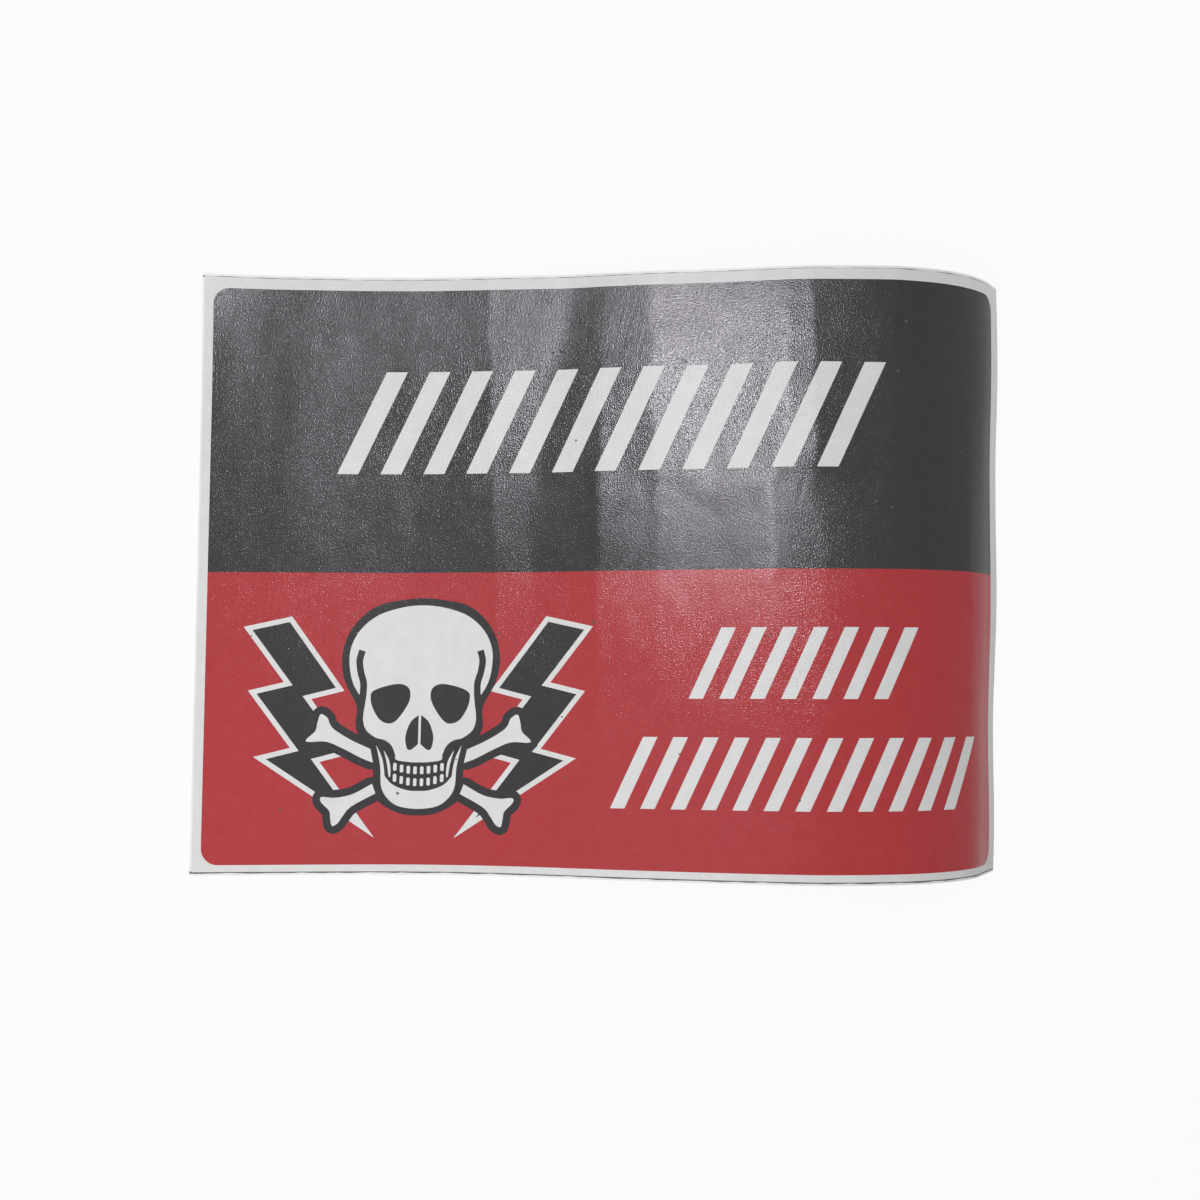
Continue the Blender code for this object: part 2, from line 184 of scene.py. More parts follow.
def divided(ring, step):
    """The ring with its long sides cut into steps."""
    out = []
    for a, b in zip(ring, ring[1:] + ring[:1]):
        count = max(1, round(hypot(b[0] - a[0], b[1] - a[1]) / step))
        out += [(a[0] + (b[0] - a[0]) * k / count, a[1] + (b[1] - a[1]) * k / count) for k in range(count)]
    return out


def spread(low, high, step):
    """Even places from low to high, about a step apart."""
    count = max(1, round((high - low) / step))
    return [low + (high - low) * k / count for k in range(count + 1)]


# The mesh: its columns and rows, the clear space beside an outline, and how near two points are one
COLUMN_STEP = 0.0016
ROW_STEP = 0.0040
RING_CLEAR = 0.0006
WELD = 0.00001


def triangles(low, high, coarse, rings=()):
    """The flat rectangle cut into triangles along the rings. Gives the points, the triangles and
    the place of each edge point."""
    corners = [(low[0], low[1]), (high[0], low[1]), (high[0], high[1]), (low[0], high[1])]
    edge = divided(corners, COLUMN_STEP)
    points = list(edge)
    sides = [(i, (i + 1) % len(edge)) for i in range(len(edge))]
    for ring, _ in rings:
        first = len(points)
        points.extend(ring)
        sides.extend((first + i, first + (i + 1) % len(ring)) for i in range(len(ring)))
    drawn = divided(edge, RING_CLEAR)
    for ring, _ in rings:
        drawn += divided(ring, RING_CLEAR)
    tree = KDTree(len(drawn))
    for i, (x, y) in enumerate(drawn):
        tree.insert((x, y, 0.0), i)
    tree.balance()
    for x in spread(low[0], high[0], coarse * COLUMN_STEP)[1:-1]:
        for y in spread(low[1], high[1], coarse * ROW_STEP)[1:-1]:
            if tree.find((x, y, 0.0))[2] > RING_CLEAR:
                points.append((x, y))
    flat, _, faces, origins, _, _ = delaunay_2d_cdt([Vector(p) for p in points], sides, [], 0, WELD)
    place = {source: i for i, sources in enumerate(origins) for source in sources}
    return np.array([tuple(p) for p in flat]), np.array(faces), np.array([place[i] for i in range(len(edge))])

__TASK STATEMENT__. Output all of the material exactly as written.

__SOLUTION TO THE PROBLEM__.
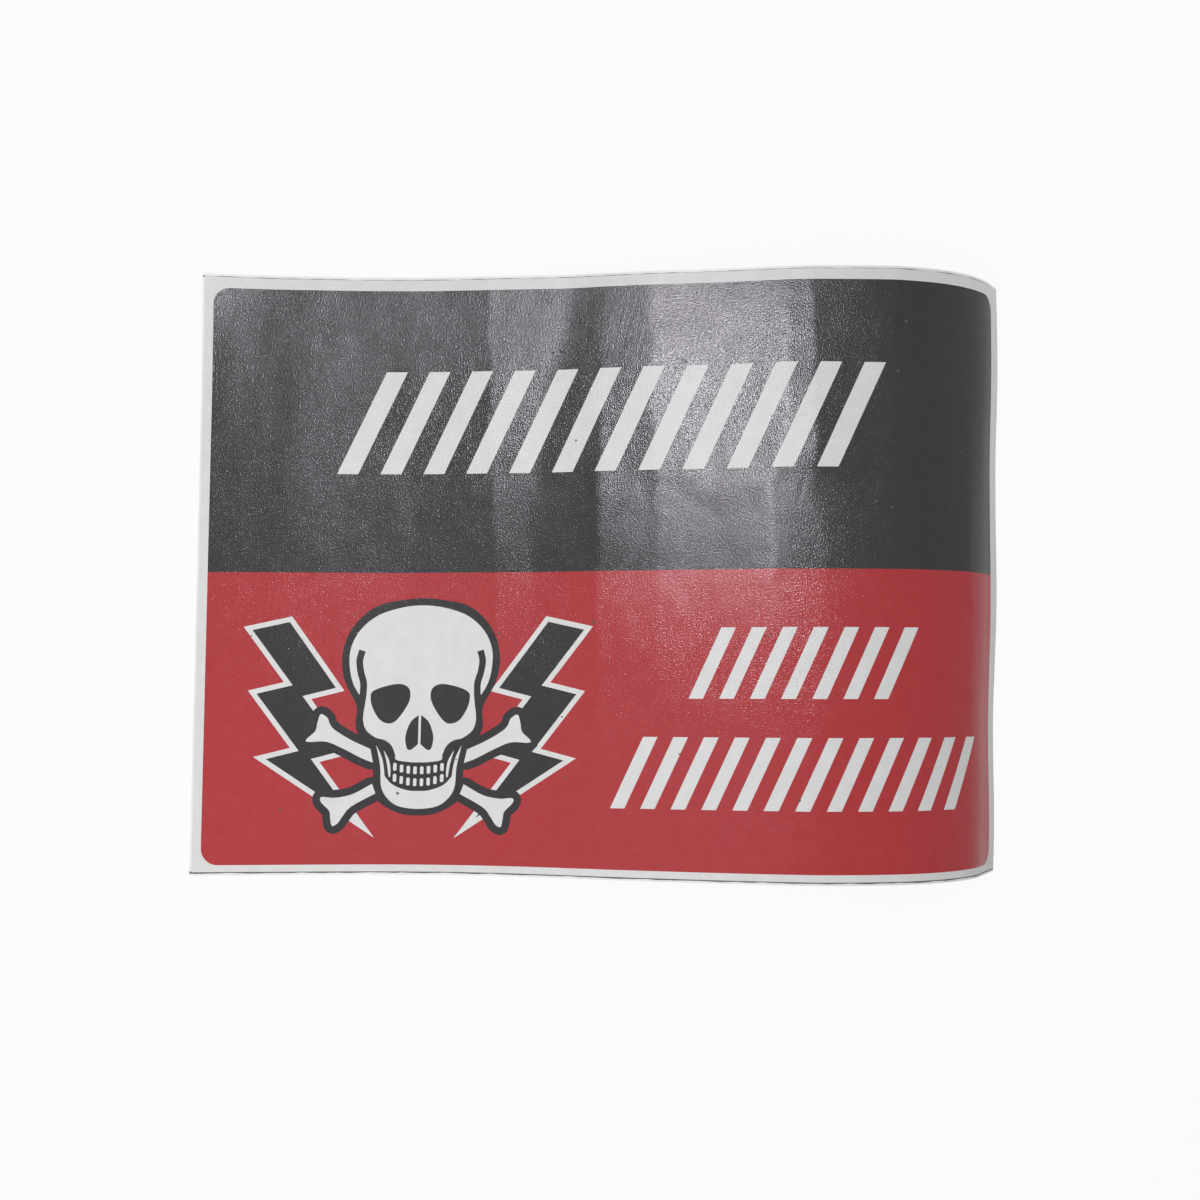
Continue the Blender code for this object: part 2, from line 184 of scene.py. More parts follow.
def divided(ring, step):
    """The ring with its long sides cut into steps."""
    out = []
    for a, b in zip(ring, ring[1:] + ring[:1]):
        count = max(1, round(hypot(b[0] - a[0], b[1] - a[1]) / step))
        out += [(a[0] + (b[0] - a[0]) * k / count, a[1] + (b[1] - a[1]) * k / count) for k in range(count)]
    return out


def spread(low, high, step):
    """Even places from low to high, about a step apart."""
    count = max(1, round((high - low) / step))
    return [low + (high - low) * k / count for k in range(count + 1)]


# The mesh: its columns and rows, the clear space beside an outline, and how near two points are one
COLUMN_STEP = 0.0016
ROW_STEP = 0.0040
RING_CLEAR = 0.0006
WELD = 0.00001


def triangles(low, high, coarse, rings=()):
    """The flat rectangle cut into triangles along the rings. Gives the points, the triangles and
    the place of each edge point."""
    corners = [(low[0], low[1]), (high[0], low[1]), (high[0], high[1]), (low[0], high[1])]
    edge = divided(corners, COLUMN_STEP)
    points = list(edge)
    sides = [(i, (i + 1) % len(edge)) for i in range(len(edge))]
    for ring, _ in rings:
        first = len(points)
        points.extend(ring)
        sides.extend((first + i, first + (i + 1) % len(ring)) for i in range(len(ring)))
    drawn = divided(edge, RING_CLEAR)
    for ring, _ in rings:
        drawn += divided(ring, RING_CLEAR)
    tree = KDTree(len(drawn))
    for i, (x, y) in enumerate(drawn):
        tree.insert((x, y, 0.0), i)
    tree.balance()
    for x in spread(low[0], high[0], coarse * COLUMN_STEP)[1:-1]:
        for y in spread(low[1], high[1], coarse * ROW_STEP)[1:-1]:
            if tree.find((x, y, 0.0))[2] > RING_CLEAR:
                points.append((x, y))
    flat, _, faces, origins, _, _ = delaunay_2d_cdt([Vector(p) for p in points], sides, [], 0, WELD)
    place = {source: i for i, sources in enumerate(origins) for source in sources}
    return np.array([tuple(p) for p in flat]), np.array(faces), np.array([place[i] for i in range(len(edge))])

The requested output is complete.